If Ameriprise wanted to grab my attention, its marketing must take risks. Let's start with life insurance. I've got SBLI term insurance with my son as the beneficiary for the day when I'm gathered unto my fathers (later rather than sooner, but living in NYC you never know). So, in all honesty, life insurance is all about dying. With that cheerful thought in mind, I suggest Ameriprise frame its insurance pitch with the song "Don't Fear the Reaper" by the Blue Oyster Cult. That would cut through the clutter and get directly to the point of insurance. I would be mightily impressed. Better yet, have the members of the Blue Oyster Cult talk about their insurance choices.

The same thinking goes for retirement investments. Don't show me gauzy images of silver-haired men and women out boating or dancing at their country club. Talk about survival in a world very unlike the world of our parents, a stable world where my mother worked for 21 straight years at exactly the same job as a secretary at the insurance agency of Conway, Dooley & Martin. What could be more appropriate for retirement planning than Gloria Gaynor belting, "I will survive!" in all her disco majesty? My tagline suggestion for Ameriprise: "You survived Nehru jackets, puka beads, Jimmy Carter, punk rock, and Enron. Now, get ready to survive . . . retirement." Now that's what I call marketing.

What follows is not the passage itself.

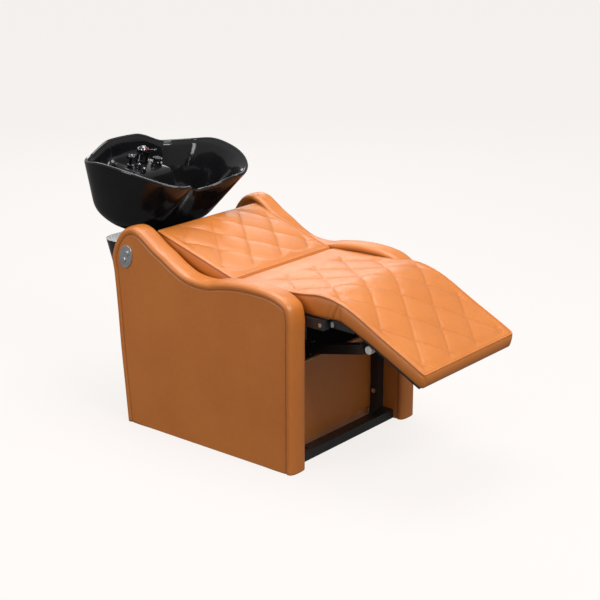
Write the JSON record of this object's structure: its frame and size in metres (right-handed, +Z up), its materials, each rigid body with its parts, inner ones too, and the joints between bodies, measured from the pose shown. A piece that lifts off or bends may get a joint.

I doubt Ameriprise will move in this direction. Probably the baby-boomer narcissism pitch will fizzle out into something even more pedestrian. Then again, perhaps Ameriprise will get desperate and won't fear the reaper.

Full disclosure: By this point you're thinking, "OK, Mr. Mission2Moscow, you think you're so smart, what's your approach to financial planning?" Good question, quick answers: The two biggest influences on my actions have been:

1. Columnist Jonathan Clements of the Wall Street Journal, who strongly supports the use of index funds, which I use for the bulk of my retirement savings

2. Financial expert Andrew Tobias always makes sense to me, with his ruthlessly practical advice. He is a big fan of SBLI.


Anonymous said…
I had exactly the same reaction to the Ameriprise (hokey name too) ad. I was quite offended and I'm more the demographic they were aiming at -- late sixties antiwar protester who entered college in 1967, rapidly nearing retirement. How dare they steal *my* music and trivialize *my* generation? *marintraveller*
Beth said…
Sorry, kiddo. I'll have to take the contrary view. I love the Ameriprise ad (although I do get it confused with another financial services company called Amerifirst), and it definitely cuts through all the ad clutter out there. Of course, any opportunity to experience Sixties nostalgia always warms my heart. (Then again, I think it was Timothy Leary who said that if you do remember the Sixties, you really weren't there.)
Anonymous said…
Enjoyed reading your piece but I spend too much time online to see ads anymore. How's Ameriprise supposed to snatch hold of my attention? I'm a marketers nightmare.
joan said…
can't comment about comments on ads, but you give sound investment insights.